• Task goal:
Output exactly the lines from the first one down to the line containing "rough_skin(tab_tree, tab_shader, tab_noise, 0.15, 0.00004)", inclusive.

───── Information provided ─────

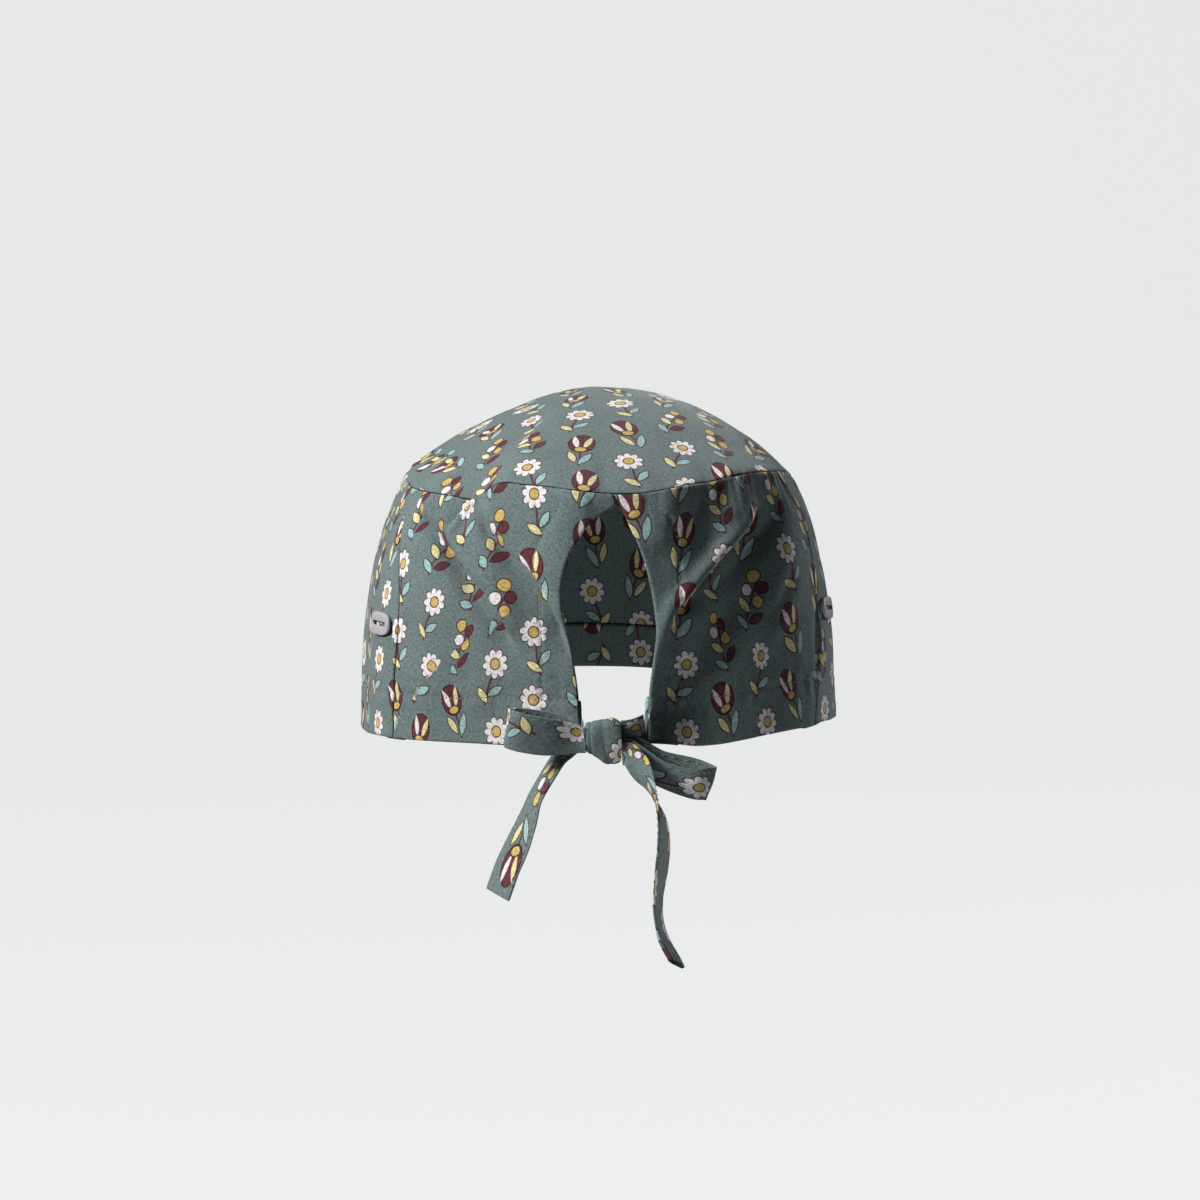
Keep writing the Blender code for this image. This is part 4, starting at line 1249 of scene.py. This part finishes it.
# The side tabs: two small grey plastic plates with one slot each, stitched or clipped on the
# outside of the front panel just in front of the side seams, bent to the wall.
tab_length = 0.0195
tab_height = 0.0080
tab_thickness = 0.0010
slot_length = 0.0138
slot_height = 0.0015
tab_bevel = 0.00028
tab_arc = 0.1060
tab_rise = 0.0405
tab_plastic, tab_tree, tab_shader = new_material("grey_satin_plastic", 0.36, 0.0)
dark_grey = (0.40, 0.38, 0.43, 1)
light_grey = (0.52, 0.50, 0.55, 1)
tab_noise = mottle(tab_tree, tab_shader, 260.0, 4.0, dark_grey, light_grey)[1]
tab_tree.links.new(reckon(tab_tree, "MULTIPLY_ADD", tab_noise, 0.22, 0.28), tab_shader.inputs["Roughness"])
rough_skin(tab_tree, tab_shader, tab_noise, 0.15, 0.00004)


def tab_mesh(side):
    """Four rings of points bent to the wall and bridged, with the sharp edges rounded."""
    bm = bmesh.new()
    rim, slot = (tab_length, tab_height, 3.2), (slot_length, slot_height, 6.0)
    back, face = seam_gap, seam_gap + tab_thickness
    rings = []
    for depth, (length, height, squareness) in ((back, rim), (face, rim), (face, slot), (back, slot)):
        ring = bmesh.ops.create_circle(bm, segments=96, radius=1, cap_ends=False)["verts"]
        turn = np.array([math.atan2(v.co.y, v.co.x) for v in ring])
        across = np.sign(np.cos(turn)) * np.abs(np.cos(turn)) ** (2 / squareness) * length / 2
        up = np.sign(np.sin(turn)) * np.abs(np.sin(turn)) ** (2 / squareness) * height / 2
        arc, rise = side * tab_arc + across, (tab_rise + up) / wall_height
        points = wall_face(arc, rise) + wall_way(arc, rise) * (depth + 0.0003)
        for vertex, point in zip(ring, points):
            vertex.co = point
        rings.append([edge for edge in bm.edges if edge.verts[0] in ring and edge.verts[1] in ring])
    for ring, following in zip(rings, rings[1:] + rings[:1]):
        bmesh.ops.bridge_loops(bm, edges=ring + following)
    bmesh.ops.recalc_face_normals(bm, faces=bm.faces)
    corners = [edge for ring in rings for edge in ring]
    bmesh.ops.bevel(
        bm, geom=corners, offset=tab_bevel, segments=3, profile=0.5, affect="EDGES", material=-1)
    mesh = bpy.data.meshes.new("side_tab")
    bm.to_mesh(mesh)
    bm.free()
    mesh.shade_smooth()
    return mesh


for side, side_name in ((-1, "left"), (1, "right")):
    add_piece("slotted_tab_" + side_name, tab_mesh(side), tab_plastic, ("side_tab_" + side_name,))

─────

• Answer to the problem:
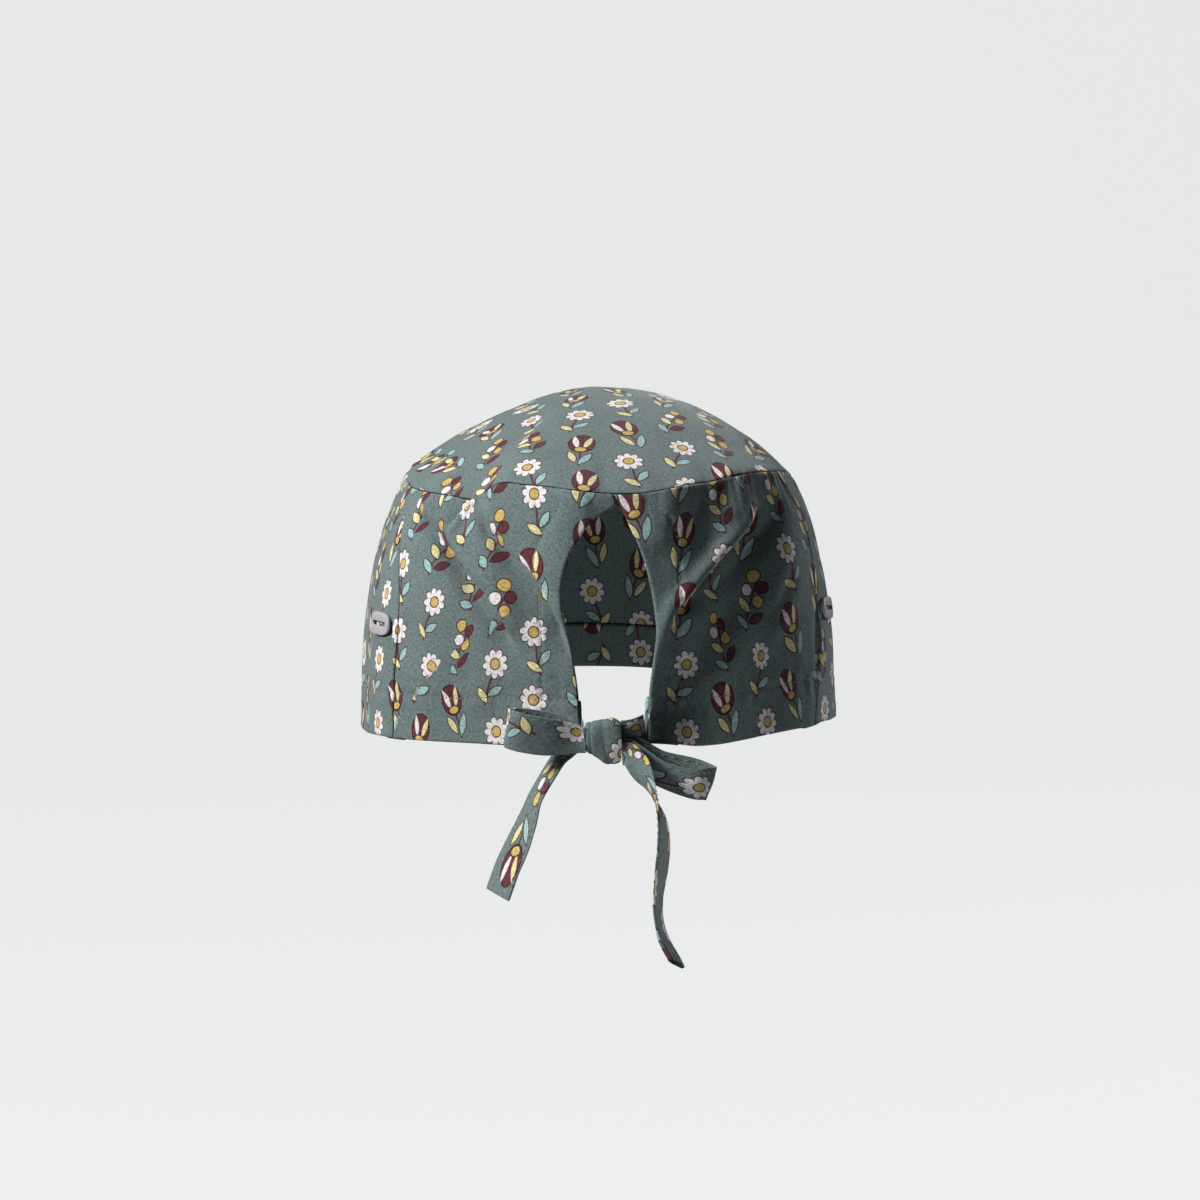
Keep writing the Blender code for this image. This is part 4, starting at line 1249 of scene.py. This part finishes it.
# The side tabs: two small grey plastic plates with one slot each, stitched or clipped on the
# outside of the front panel just in front of the side seams, bent to the wall.
tab_length = 0.0195
tab_height = 0.0080
tab_thickness = 0.0010
slot_length = 0.0138
slot_height = 0.0015
tab_bevel = 0.00028
tab_arc = 0.1060
tab_rise = 0.0405
tab_plastic, tab_tree, tab_shader = new_material("grey_satin_plastic", 0.36, 0.0)
dark_grey = (0.40, 0.38, 0.43, 1)
light_grey = (0.52, 0.50, 0.55, 1)
tab_noise = mottle(tab_tree, tab_shader, 260.0, 4.0, dark_grey, light_grey)[1]
tab_tree.links.new(reckon(tab_tree, "MULTIPLY_ADD", tab_noise, 0.22, 0.28), tab_shader.inputs["Roughness"])
rough_skin(tab_tree, tab_shader, tab_noise, 0.15, 0.00004)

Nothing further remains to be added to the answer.